Limitations and Future Research

Despite the efforts that were made, the analyses we performed could present limitations, and the existence of confounding variables must be evaluated through other methods. Moreover, the size of the sample must be increased for future applications, not only to widen the number of participants, but also to include people from other geographical places in the country, which would diminish the limitations when researching a developing country [69]. In addition to this, future studies will need to obtain more funding, with the aim of performing samplings that are proportional to age, gender and road users (specially drivers).

Even though the constructed indices present an acceptable percentage of the explained variance, the construction and proposal of models that may explain the SES, health and lifestyle associated with young Colombians with more power must be fostered. In addition to this, other conceptual models for the construction of indices should be considered, for instance, a cumulative proposal instead of a reductive one for the model construction [88].

We hope that the results of this work will be useful for understanding the dynamics associated with RTCs in a developing country, and, moreover, with a population group that is at risk. The work of variable reduction that we have performed can be useful for future studies so it they will reduce the application time in what concerns the sociodemographic variables and allow for focus on deepening the researched topics.

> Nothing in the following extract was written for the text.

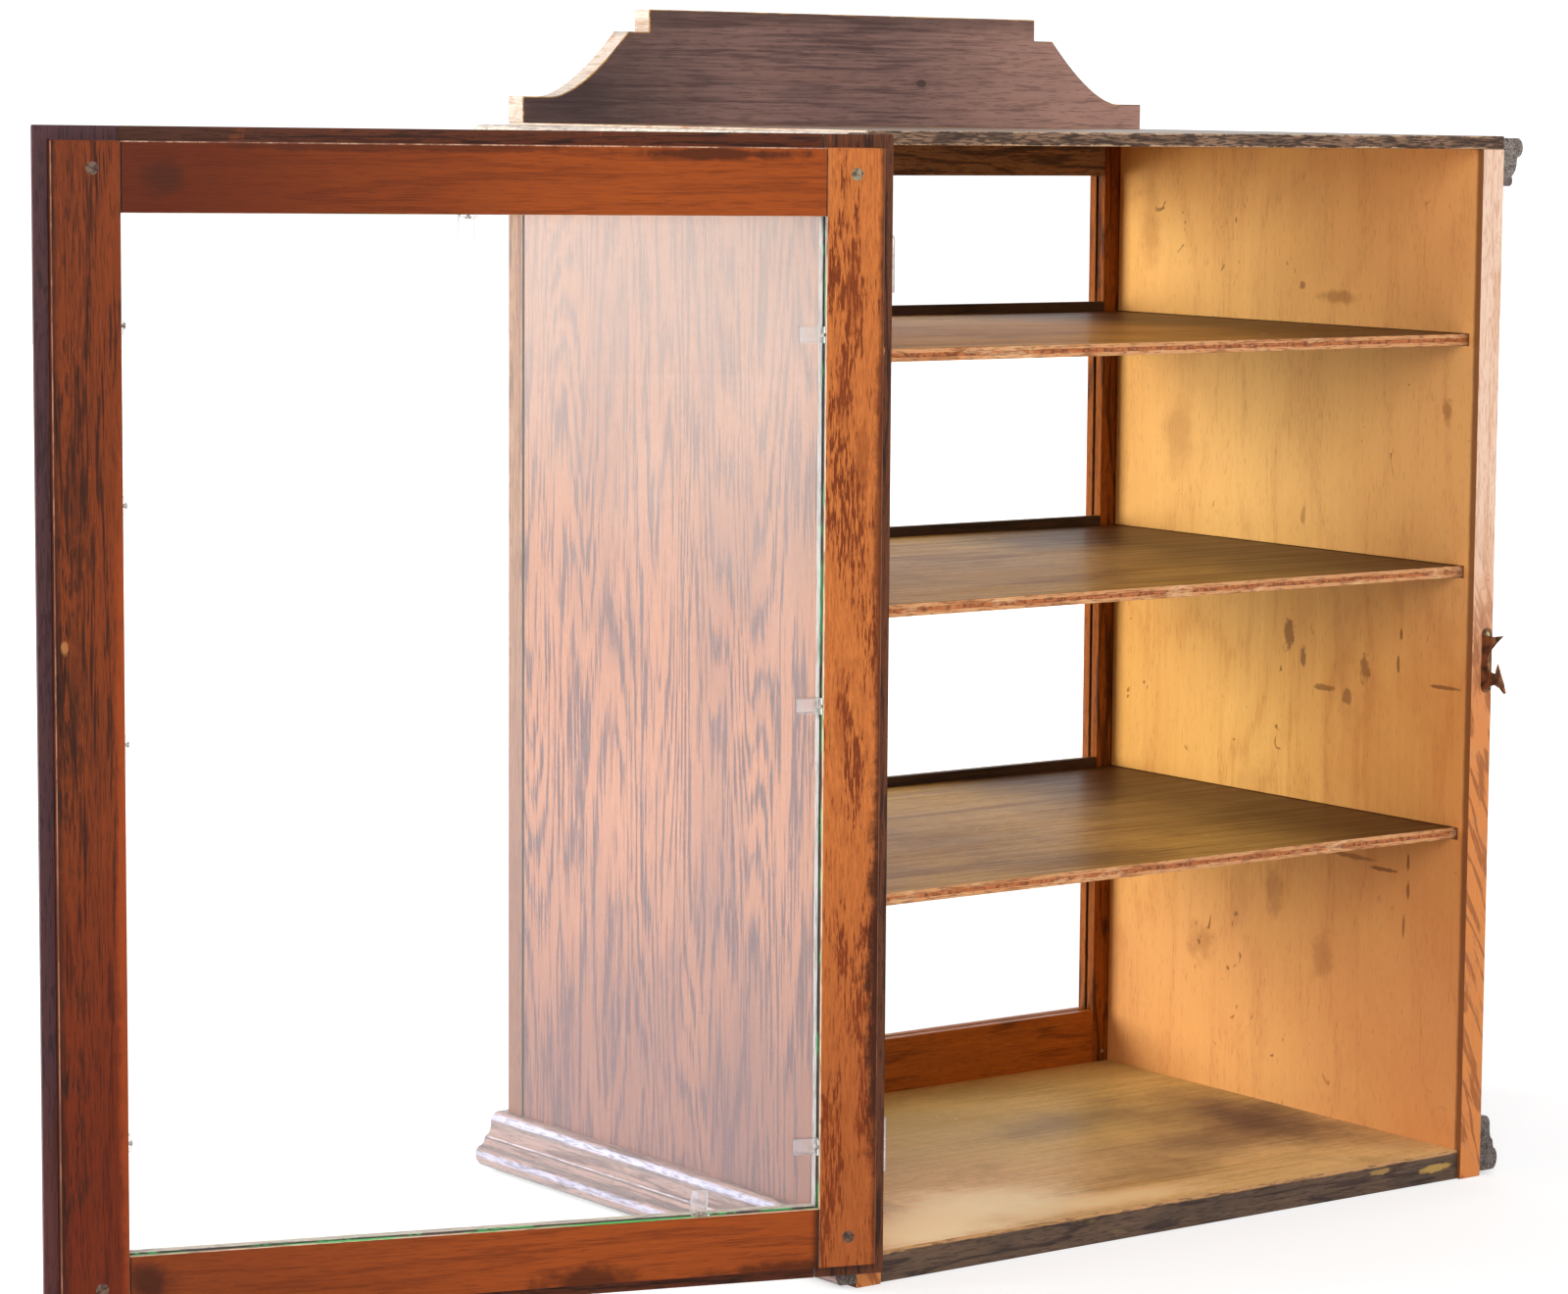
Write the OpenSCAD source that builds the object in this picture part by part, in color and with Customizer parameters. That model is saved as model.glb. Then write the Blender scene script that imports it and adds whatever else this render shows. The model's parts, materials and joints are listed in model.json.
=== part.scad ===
// Countertop display cabinet: a glazed show side at +Y, shelves, and a lipped glazed door at -Y
// that is hinged on the left and stands fully open. Millimetres, +Z up, underside at z = 0.

/* [Case] */
// width over the side panels
case_w = 638; // [580:1:700]
// depth from the door plane to the face of the show window
case_d = 478; // [420:1:540]
// height from the underside to the top board's upper face
case_h = 851; // [830:1:900]
// thickness of the side panels
panel_t = 22.5; // [21:0.5:25]
// thickness of the top board
top_t = 10.5; // [9:0.5:14]
// thickness of the bottom board
bottom_t = 24; // [20:0.5:28]
// how far the bottom board's front edge stands back from the door plane
bottom_set = 3.5; // [2:0.5:6]

/* [Shelves] */
// thickness of the three plywood shelves
shelf_t = 9.5; // [8:0.5:12]
// how far the shelf fronts stand back from the door plane
shelf_set = 19; // [16:0.5:26]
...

Additionally, these indices can be extended to the research of other issues since their construction does not depend on mobility or crash variables, but rather used them for contrast. Regarding future research associated with this study, it is worth highlighting the necessity to improve the health index and its predictive value. In future works, we hope to collect data that go beyond self-reports, especially in what concerns health factors, through quick check-ups and revisions of the participants’ medical history, together with visiting the participants’ homes in order to contrast the socioeconomic information. We hope to do this with at least one subsample, considering the economic and ethical implications. Finally, it would be useful to consider the severity and nature of RCTs for implementing specific prevention strategies.